Valor Econômico, n. 4953, 05/03/2020. Finanças, p. C1

Mercado pede atuação mais dura do BC

Marcelo Osakabe
Lucas Hirata
Victor Rezende


A nova disparada do dólar contra o real, que se aproxima agora da marca de R$ 4,60, elevou os pedidos no mercado por um programa robusto de intervenção do Banco Central no câmbio. Embora a depreciação do real brasileiro tenha fundamentos econômicos, como o juro baixo e a dificuldade de a economia deslanchar, agentes financeiros começam a ver um movimento exagerado, com doses reforçadas de especulação, que exige mais do que atuações pontuais da autoridade monetária.

Ontem, o dólar fechou em alta de 1,51%, aos R$ 4,5790, bem perto de sua máxima no dia, de R$ 4,5835. Com esse novo salto da divisa americana, o real brasileiro registrou o pior desempenho entre as principais moedas do mundo.

A nova rodada de depreciação do real ocorreu mesmo depois de o Banco Central anunciar, durante a tarde, que fará hoje uma venda de 20 mil contratos de swap cambial, equivalentes a US$ 1 bilhão.

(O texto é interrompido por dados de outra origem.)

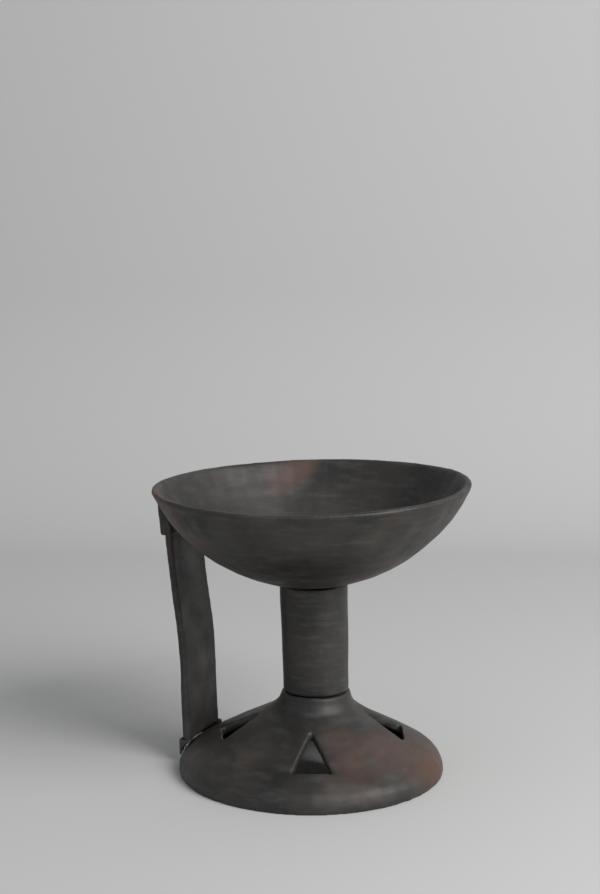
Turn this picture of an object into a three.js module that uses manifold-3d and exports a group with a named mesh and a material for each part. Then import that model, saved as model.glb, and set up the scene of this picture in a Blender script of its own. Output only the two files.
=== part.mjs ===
// Pedestal fruit bowl of dark burnished earthenware: a shallow bowl on a hollow stem, a flared
// hollow foot with four triangular windows, and one strap handle from the foot to the bowl.
// Millimetres, +Z up. The origin is on the table, at the middle of the foot, under the rim's middle.
import * as THREE from 'three';
import { mergeVertices } from 'three/addons/utils/BufferGeometryUtils.js';
import Module from 'manifold-3d';

const wasm = await Module();
wasm.setup();

// Driving dimensions of the bowl
const RIM_RADIUS = 100;
const RIM_HEIGHT = 182;
const BOWL_DEPTH = 62;
const BOWL_WALL = 4.8;
const LIP_RISE = 1.6;
const RIM_LUG_RISE = 1.4;

// Driving dimensions of the stem
const STEM_TOP_RADIUS = 21.7;
const STEM_FOOT_RADIUS = 20.7;
const STEM_BORE_RADIUS = 14.5;
const STEM_SEAT_HEIGHT = 52;
const LEAN = THREE.MathUtils.degToRad(1.4);

// Driving dimensions of the foot
const FOOT_RADIUS = 84.2;
const FOOT_EDGE_HEIGHT = 4;
const FOOT_SHOULDER_HEIGHT = 24.6;
const FOOT_SHOULDER_RADIUS = 58;
const FOOT_NECK_RADIUS = 27.5;
const FOOT_NECK_HEIGHT = 41.5;
const FOOT_WALL = 4.6;

// Triangular windows, each with its own hand-cut size: azimuth, apex and base radius, base width
const WINDOWS = [
  { azimuth: 270, apex: 35.5, base: 66, width: 25 },
  { azimuth: 0, apex: 32, base: 58, width: 32 },
  { azimuth: 90, apex: 33, base: 62, width: 27 },
  { azimuth: 185, apex: 32, base: 56, width: 24 },
];

// Driving dimensions of the strap handle
const HANDLE_AZIMUTH = THREE.MathUtils.degToRad(157);
const HANDLE_WIDTH = 46;
const HANDLE_THICKNESS = 5.2;
const HANDLE_FOOT_RADIUS = 78;
const HANDLE_MIDDLE_RADIUS = 80.8;
const HANDLE_TOP_RADIUS = 92;

// Driving dimensions of the clay that seals the joints
const COIL_RADIUS = 2.6;
const LUTING_MARGIN = 2;
const FOOT_LUTING_RISE = 4;
const TOP_LUTING_DROP = 3;
const SLIP_GAP = 0.3;

const SEGMENTS = 48;

// The rim's middle stands over the origin, so the leaning stem starts a little to the right.
const STEM_BASE_SHIFT = Math.sin(LEAN) * (RIM_HEIGHT - STEM_SEAT_HEIGHT);
const BOWL_SPHERE_RADIUS = (RIM_RADIUS ** 2 + BOWL_DEPTH ** 2) / (2 * BOWL_DEPTH);
const BOWL_CENTRE_HEIGHT = RIM_HEIGHT - BOWL_DEPTH + BOWL_SPHERE_RADIUS;

const lean = new THREE.Matrix4()
  .makeTranslation(STEM_BASE_SHIFT, 0, STEM_SEAT_HEIGHT)
  .multiply(new THREE.Matrix4().makeRotationY(-LEAN))
  .multiply(new THREE.Matrix4().makeTranslation(0, 0, -STEM_SEAT_HEIGHT));

// A closed geometry as a solid: shared vertices merged, empty triangles dropped, faces outward.
function solidOf(geometry) {
  const bare = geometry.clone();
  bare.deleteAttribute('normal');
  bare.deleteAttribute('uv');
  const merged = mergeVertices(bare, 1e-4);
  const at = merged.attributes.position;
  const index = merged.index.array;
  const a = new THREE.Vector3();
  const b = new THREE.Vector3();
  const c = new THREE.Vector3();
  let triangles = [];
  let volume = 0;
  for (let i = 0; i < index.length; i += 3) {
    const [p, q, r] = [index[i], index[i + 1], index[i + 2]];
    if (p === q || q === r || r === p) continue;
    triangles.push([p, q, r]);
    a.fromBufferAttribute(at, p);
    b.fromBufferAttribute(at, q);
    c.fromBufferAttribute(at, r);
    volume += a.dot(b.cross(c));
  }
  if (volume < 0) triangles = triangles.map(([p, q, r]) => [p, r, q]);
  const mesh = new wasm.Mesh({
    numProp: 3,
    vertProperties: new Float32Array(at.array),
    triVerts: new Uint32Array(triangles.flat()),
  });
  return new wasm.Manifold(mesh);
}

function geometryOf(solid) {
  const { vertProperties, triVerts } = solid.getMesh();
  const geometry = new THREE.BufferGeometry();
  geometry.setAttribute('position', new THREE.BufferAttribute(new Float32Array(vertProperties), 3));
  geometry.setIndex(new THREE.BufferAttribute(new Uint32Array(triVerts), 1));
  geometry.computeVertexNormals();
  return geometry;
}

// A turned shape about +Z, from [radius, height] points.
function turned(points, segments = SEGMENTS) {
  const profile = points.map(([radius, height]) => new THREE.Vector2(radius, height));
  return new THREE.LatheGeometry(profile, segments).rotateX(Math.PI / 2);
}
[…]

A atuação da autoridade monetária serve para prover liquidez e proteção aos investidores em um momento de tensão.

O anúncio teve efeito limitado sobre o câmbio. Depois de desacelerar pontualmente reagindo ao comunicado do BC, o dólar se recuperou rapidamente e passou a subir ainda mais, o que reforça a visão daqueles que defendem um programa mais robusto de intervenção cambial pelo BC.

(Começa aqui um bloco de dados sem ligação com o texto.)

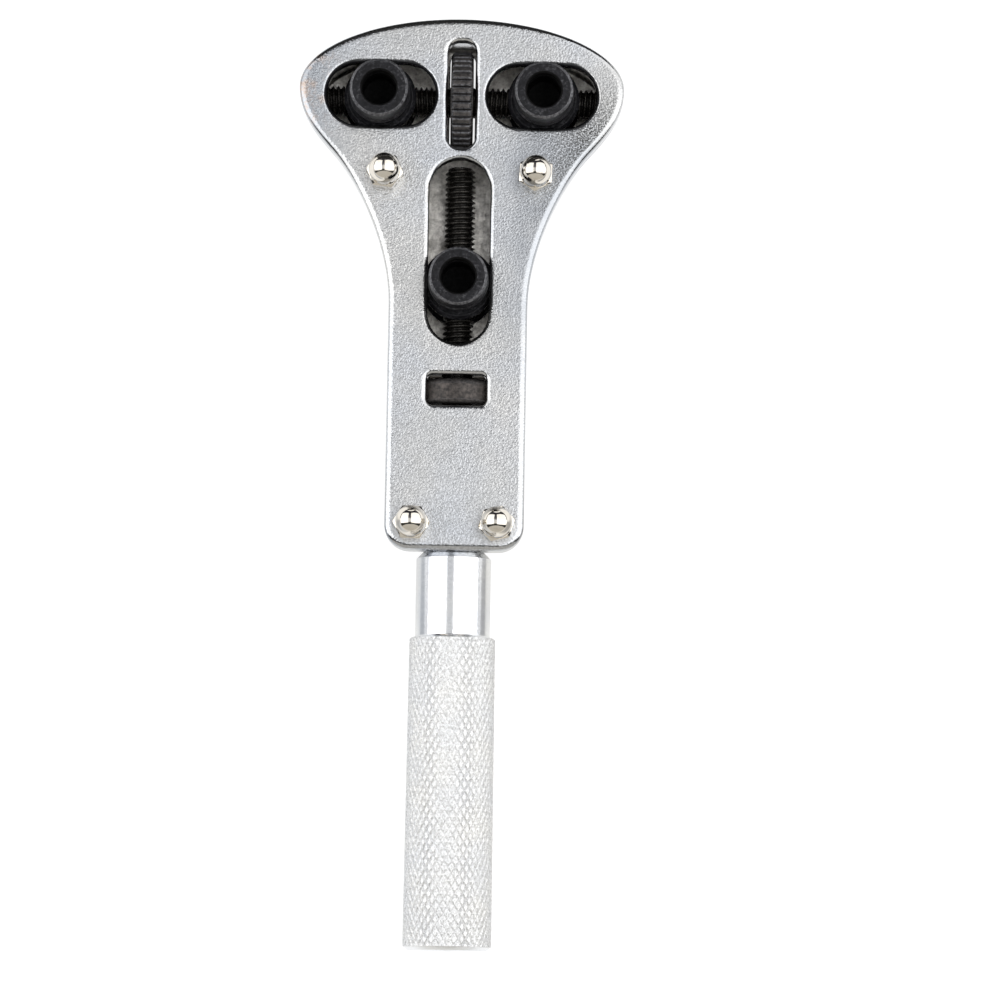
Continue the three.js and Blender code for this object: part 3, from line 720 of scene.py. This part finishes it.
def rear_cover():
    shell = Shell()
    lean = (REAR_RIM_Z - BACK_Z) * REAR_DRAFT
    wall = [(REAR_WALL + 0.7, FLOOR_Z), (REAR_WALL, FLOOR_Z, 0.6), (REAR_WALL, REAR_RIM_Z, 0.15)]
    wall += [(0, REAR_RIM_Z, 0.2), (lean, BACK_Z, 1.4), (lean + 1.7, BACK_Z)]
    section = filleted(wall, steps=8)
    shell.skin([level(cover_outline(inset), z) for inset, z in section])
    window_walls(shell, rear_windows, FLOOR_Z, BACK_Z)
    columns = column(FLOOR_Z, REAR_RIM_Z, 0.3)
    floor_holes, back_holes = bore_bolts(shell, UPPER_BOLTS, REAR_RIM_Z, BACK_Z, columns)
    shell.fill(BACK_Z, cover_outline(section[-1][0]), [*rear_windows(LIP), *back_holes])
    shell.fill(FLOOR_Z, cover_outline(section[0][0]), [*rear_windows(BREAK), *floor_holes])
    cover = solid("rear_cover_shell", shell)
    for cheek in cheeks():
        combine(cover, cheek, "UNION")
    for cutter in (*saddles(), *lower_bolt_holes(), handle_seat()):
        combine(cover, cutter, "DIFFERENCE")
    return cover


def block(name, low, high):
    """A plain addition for a Boolean."""
    (x0, y0, z0), (x1, y1, z1) = low, high
    corners = np.array([(x0, y0), (x1, y0), (x1, y1), (x0, y1)])
    shell = Shell().skin([level(corners, z0), level(corners, z1)])
    return solid(name, shell.fill(z0, corners).fill(z1, corners))


def cheeks():
    """The cross walls beside the lower screw's bearing blocks."""
    inner, outer, past = 5.8, STEM_HALF - 3, 0.3
    result = []
    for node in ("lower_front_bearing", "lower_thrust_bearing"):
        low, high = box_mm(node)
        for x0, x1 in ((-outer, -inner), (inner, outer)):
            corner = (x0, low.y - past, FLOOR_Z - 0.5)
            result.append(block("cheek", corner, (x1, high.y + past, REAR_RIM_Z)))
    return result


def saddles():
    """Cutters for the open seats of the upper screw's end bearings."""
    result = []
    inner_x, clearance = 25.8, 0.3
    for node in ("left_screw_bearing", "right_screw_bearing"):
        low, high = box_mm(node)
        side = 1 if high.x > 0 else -1
        far = max(abs(low.x), abs(high.x)) + clearance
        r = (high.z - low.z) / 2 + clearance
        a = np.linspace(pi, 2 * pi, 17)
        outline = [(r * cos(v), AXIS_Z + r * sin(v)) for v in a]
        outline = [*outline, (r, REAR_RIM_Z + 1), (-r, REAR_RIM_Z + 1)]
        rows = [[(side * x, UPPER_AXIS.y + y, z) for y, z in outline] for x in (inner_x, far)]
        shell = Shell().skin(rows)
        count = len(outline)
        shell.faces += [tuple(range(count)), tuple(range(count, 2 * count))]
        result.append(solid("saddle", shell))
    return result


def lower_bolt_holes():
    low, high = BACK_Z - 1, REAR_RIM_Z + 1
    profile = [(0, low), (BOLT_HOLE_R, low), (BOLT_HOLE_R, high), (0, high)]
    for name in LOWER_BOLTS:
        place = BOLTS[name]
        yield solid("bolt_hole", lathe_z(place.x, place.y, profile, 40))


# ---- fasteners ----
def cap_nut(name, turn):
    """A hexagon whose corners are turned off to scallops, under a tall dome."""
    node = f"{name}_cap_nut"
    place, (_, high) = centre_mm(node), box_mm(node)
    across, hex_height, dome_r, dome_height, dome_rows = 6.2, 3.0, 2.93, 3.1, 20
    base, crown_z = FRONT_Z + 0.03, high.z
    segments = 96
    angles = circle_angles(segments) + radians(turn)

    def ring(r, z):
        return ring_z(place.x, place.y, r, z, angles)

    corner = np.mod(circle_angles(segments), pi / 3) - pi / 6
    flat = across / 2 / np.cos(corner)
    hexagon = np.minimum(flat, across / sqrt(3) * 0.985)
    slope = tan(radians(30))
    drop = np.maximum(0, hexagon - across / 2 * 0.985) * slope
    top = base + hex_height
    shoulder = crown_z - dome_height
    rows = [
        [(place.x, place.y, FRONT_Z + 4.3)],
        ring(1.6, FRONT_Z + 4.3),
        ring(BOLT_HOLE_R, FRONT_Z + 3.9),
        ring(2.1, base),
        ring(hexagon - 0.22, base),
        ring(hexagon, base + 0.16 + drop * 0.6),
        ring(hexagon, top - drop - 0.06),
        ring(hexagon - 0.05, top - drop - 0.01),
        ring(across / 2 * 0.97, top),
    ]
    profile = filleted([(3.0, top), (dome_r, top, 0.12), (dome_r, shoulder)], steps=3)[1:]
    rows += [ring(r, z) for r, z in profile]
    for k in range(1, dome_rows):
        a = k / dome_rows * pi / 2
        rows.append(ring(dome_r * cos(a), shoulder + (crown_z - shoulder) * sin(a)))
    rows.append([(place.x, place.y, crown_z)])
    nut = solid(f"{name}_dome_nut", Shell().skin(rows))
    show(nut, "housing", "polished_nickel", [node], 24)


def cover_bolt(name, turn):
    """A pan-head machine screw, its recess a tapered cross."""
    node = f"{name}_cover_bolt"
    place, (low, high) = centre_mm(node), box_mm(node)
    head_top = BACK_Z - 0.02
    head_r, shank_r = 2.7, 1.75
    crown = [(0, 0), (1.5, 0.02), (2.2, 0.16), (2.55, 0.5), (head_r, 1.0)]
    profile = [(r, low.z + rise) for r, rise in crown]
    profile += [(head_r, head_top - 0.1), (head_r - 0.1, head_top)]
    profile += [(shank_r + 0.1, head_top), (shank_r, head_top + 0.15)]
    profile += [(shank_r, high.z - 0.3), (shank_r - 0.3, high.z), (0, high.z)]
    bolt = solid(f"{name}_pan_bolt", lathe_z(place.x, place.y, profile, 64))
    quad = ((1, -1), (1, 1), (-1, 1), (-1, -1))
    for quarter in (0, 1):
        a = radians(turn + 90 * quarter)
        along, across = np.array([cos(a), sin(a)]), np.array([-sin(a), cos(a)])
        rows = []
        for z, reach, width in ((low.z - 0.2, 1.5, 0.42), (low.z + 1.25, 0.75, 0.26)):
            corners = [along * s * reach + across * v * width for s, v in quad]
            rows.append(level(np.array(corners) + (place.x, place.y), z))
        shell = Shell().skin(rows)
        shell.faces += [(0, 1, 2, 3), (4, 5, 6, 7)]
        combine(bolt, solid("recess", shell), "DIFFERENCE")
    show(bolt, "housing", "zinc_steel", [node], 28)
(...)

De acordo com um profissional de tesouraria, houve alguma frustração pelo fato de o leilão ter sido agendado para o dia seguinte, e não para a mesma sessão, como ocorreu em outras ocasiões. Pelo horário em que foi anunciado, poderia ter ocorrido uma venda no mercado à vista, o que derrubaria a taxa imediatamente, explica o profissional. “Como será na quinta-feira, o efeito vem pela Ptax e é diluído ao longo do dia. Para quem está no ‘day trade’, o impacto é menor”, acrescenta. A Ptax é a taxa de câmbio de referência no mercado, que é coletada pelo BC ao longo do dia.

Além disso, pelo tamanho da volatilidade do mercado, a oferta equivalente a US$ 1 bilhão “é pouco”, diz este interlocutor. Embora não haja um consenso entre os profissionais de mercado, existe uma leitura de que o BC deveria anunciar um programa de intervenção no câmbio, mostrando que estaria disposto a vender um volume específico de swap cambial no horário e no dia que achar mais adequado, sem um grande aviso prévio.

“O BC poderia anunciar um programa de intervenção com um volume grande, de US$ 30 bilhões, por exemplo, e manter uma aleatoriedade na venda. Ou seja, vende quando e quanto achar necessário. Não seria uma ração diária. Desse jeito, o BC inibe a atuação do especulador”, afirma Marcos Mollica, gestor do Opportunity. “As intervenções não visam segurar a cotação, mas sim evitar distorções”, diz.

Essa leitura é justificada por sinais de que o mercado local começa a mostrar uma disfuncionalidade. Quando o câmbio entra numa trajetória unidirecional como a atual, o vendedor de dólar se retrai esperando preços melhores. Já os especuladores engrossam o movimento de alta, exacerbando a tendência. É aí que as intervenções do BC se justificam.

Sócio da Macro Capital, Nilson Teixeira nota que “muita gente tem utilizado o real como instrumento de hedge, tendo em vista que o par dólar-real é muito líquido”. Assim, para ele, a forte depreciação do real frente àquela observada por seus pares, tanto nas últimas semanas como nos últimos dias, sugere que “uma comunicação sobre uma eventual atuação do BC em resposta à recorrente disfuncionalidade do mercado ou mesmo sobre um programa de intervenção de curto prazo seria importante para evitar que a depreciação cambial afete a confiança da sociedade e, consequentemente, a sua avaliação sobre os fundamentos da economia”.

Vale dizer, porém, que existem fundamentos que explicam uma certa depreciação do câmbio - mas talvez não tão intensa. Para a estrategista para moedas latino-americanas do Commerzbank, You-Na Park-Heger, a perspectiva de que o BC possa cortar novamente os juros este ano e que, com isso, a taxa real se torne negativa, é mais um dado a pressionar o comportamento do câmbio no Brasil. Ela explica que, em geral, moedas emergentes sofrem caso o juro real seja muito pequeno ou negativo. “Ainda mais no caso do Brasil, que é um país sem grau de investimento, com alto endividamento, déficit orçamentário e déficit em conta corrente”, acrescenta.